Basically a bunch of INSERT statements with multiple tuples each. I wanted to iterate over the tuples. Extracting tuple data from the sql dump is a simple
next unless line =~ /\AINSERT INTO `page` VALUES (.*)\Z/
. Spliting this blob into tuples and tuple fields is almost trivial - /\),\(/
separates tuples and ,
separates tuple fields. Unfortunately there are many strings inside, and some of them might contain commas.Sure, it's posisble to write a single monster regular expression to do just that, but it would be quite error-prone. Wouldn't it be easier to simply treat whole SQL strings as single "objects" inside the string ? That's exactly what we're going to do. First we need to get rid of \-escapes. That's not really necessary, as a regular expression for matching strings with \-escapes inside wouldn't really be that complicated, but we can make it even simpler this way. So every
/\\(.)/
becomes "\x00" + esc[$1]
, where values of esc[...]
are "safe" characters which won't interfere with further parsing, like A
, B
, C
, and so on.At this point every
'
marks either a beginning or an end of some string. So we can replace all strings by object ids like "\x01<1234>"
, where 1234 is a suitable number. After we do that we can split on /\),\(/
and ,
just like we wanted. Afterwards we need to convert embedded objects (like \x01<1234>
and \x00A
) back to their original form.The complete code is here:
def hash_or_die(kw)
Hash.new{|ht,k| raise "Unknown key: #{k}"}.merge(kw)
end
def parse(data)
esc = hash_or_die "\\" => "A", "\"" => "B", "n" => "C", "'" => "D"
rev_esc = hash_or_die "A" => "\\", 'B' => "\"", "C" => "n", "D" => "'"
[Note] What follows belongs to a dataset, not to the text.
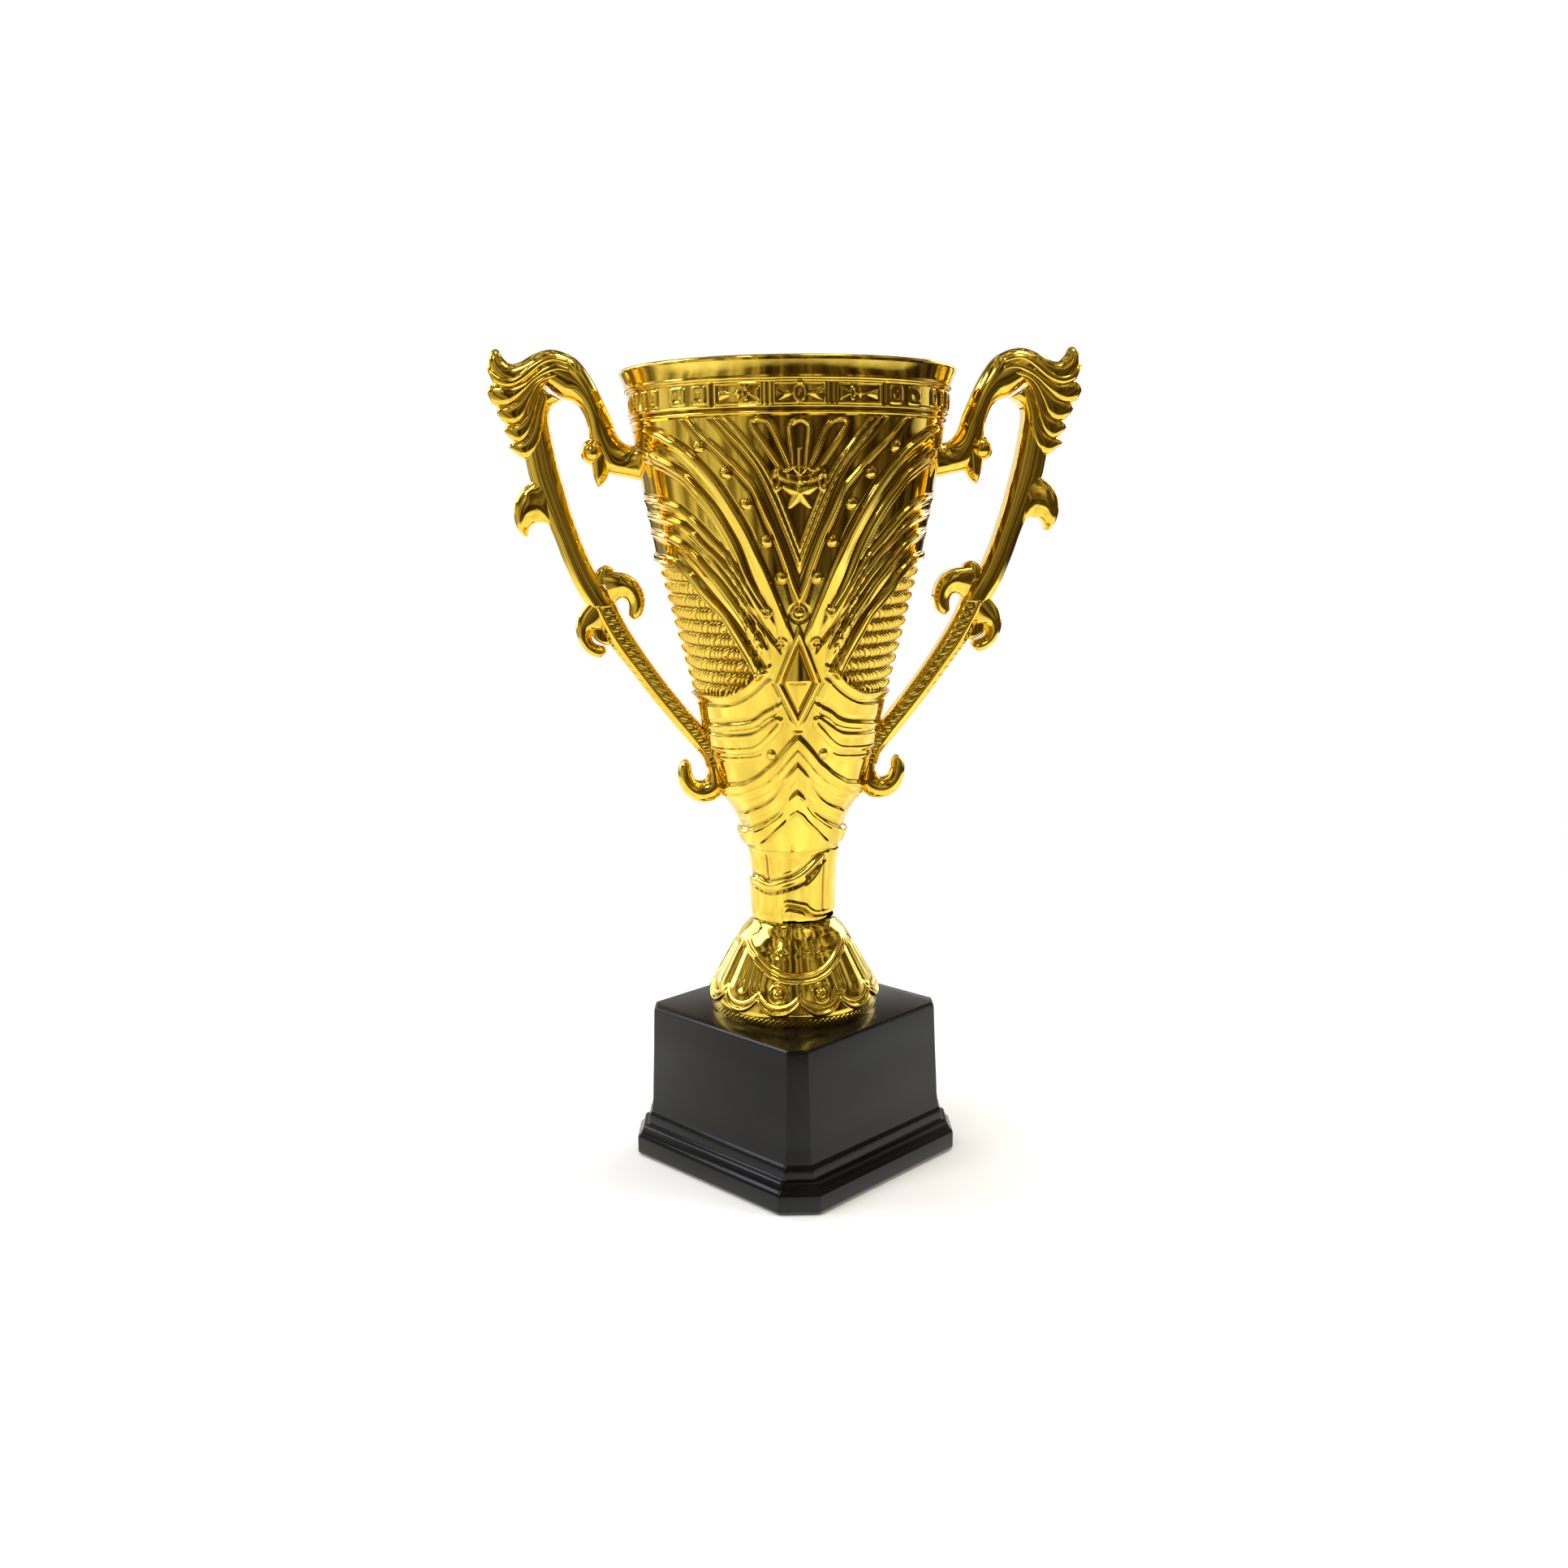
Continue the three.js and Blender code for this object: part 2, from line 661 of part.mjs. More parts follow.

data = data.gsub(/\\(.)/) {"\x00" + esc[$1]}
strs = []
data = data.gsub(/('[^']*')/) { # '
strs << $1
"\x01<#{strs.size-1}>"
}
records = []
data.scan(/\((.*?)\)/) {
records << $1.split(/,/).map{|field|
field.gsub(/\x01<(\d+)>/) {
strs[$1.to_i]}.gsub(/\x00(.)/){ rev_esc[$1]
}
}
}
records
end
def sql_str_unquote(str)
str =~ /\A'(.*)'\Z/ or raise "SQL string format is wrong: #{str}"
$1.gsub(/\\(.)/) {$1}
end
page_fn = Dir["plwiki-*-page.sql"].sort[-1]
externallinks_fn = Dir["plwiki-*-externallinks.sql"].sort[-1]
pages = {}
File.open(page_fn).each{|line|
next unless line =~ /\AINSERT INTO `page` VALUES (.*)\Z/
parse($1).each{|id,ns,title,*stuff|
next unless ns == "0"
title = sql_str_unquote(title)
pages[id] = title
}
}
File.open(externallinks_fn).each{|line|
next unless line =~ /\AINSERT INTO `externallinks` VALUES (.*)\Z/
parse($1).each{|from,to,index|
title = pages[from]
next unless title
to = sql_str_unquote(to)
next unless to =~ /\Ahttp:\/\//
puts "#{title}\t#{to}"
}
}
The same technique can be used to parse many other things like parsing Lisp code:
require 'pp'
lisp_code = '(a (b c) (d (e) f g) (((h))))'
nodes = []
lisp_code.gsub!(/([a-z]+)/) {
nodes << [:atom, $1]
"<#{nodes.size-1}>"
}
lisp_code.gsub!(/\s/,"")
true while lisp_code.gsub!(/\(((?:<\d+>)*)\)/) {
nodes << [:app, *$1.scan(/<(\d+)>/).map{|x,| nodes[x.to_i]}]
"<#{nodes.size-1}>"
}
lisp_code =~ /<(\d+)>/
pp nodes[$1.to_i]
# Output:
# [:app,
# [:atom, "a"],
# [:app, [:atom, "b"], [:atom, "c"]],
# [:app, [:atom, "d"], [:app, [:atom, "e"]], [:atom, "f"], [:atom, "g"]],
# [:app, [:app, [:app, [:atom, "h"]]]]]
and math expressions:
require 'pp'
math_code = '(2 + 2 * 2) / ((2 + 2) * 2)'
nodes = []
math_code.gsub!(/(\d+)/) {
nodes << $1.to_i
"<#{nodes.size-1}>"
}
math_code.gsub!(/\s/,"")
until math_code =~ /\A<(\d+)>\Z/
next if math_code.gsub!(/\((<\d+>)\)/) { $1 }
next if math_code.gsub!(/<(\d+)>([\*\/])<(\d+)>/) {
nodes << [$2, nodes[$1.to_i], nodes[$3.to_i]]
"<#{nodes.size-1}>"
}
next if math_code.gsub!(/<(\d+)>([\+\-])<(\d+)>/) {
nodes << [$2, nodes[$1.to_i], nodes[$3.to_i]]
"<#{nodes.size-1}>"
}
end
pp nodes[$1.to_i]
# Output:
# ["/", ["+", 2, ["*", 2, 2]], ["*", ["+", 2, 2], 2]]
Technique of embedding objects in strings and matching such strings with regular expressions is simple and very powerful. Objects can be represented in many ways. If numbers and some sort of brackets are not relevant for parsing, and
"\x00"
doesn't occur in the input (it almost never does), "\x00<ID>"
is a good idea. Fancy Unicode private characters can be used too if the regular expression engine can handle them. If you want to treat different objects in different way you can represent them in some convenient form like \x00<CLASS;PROPERTY_A;PROPERTY_B;ID>
. The technique works best in languages with integrated regular expression engines like Ruby, Perl, and RLisp. In others like Python and Java it's going to be somewhat uglier, but still better than full-blown "parsers".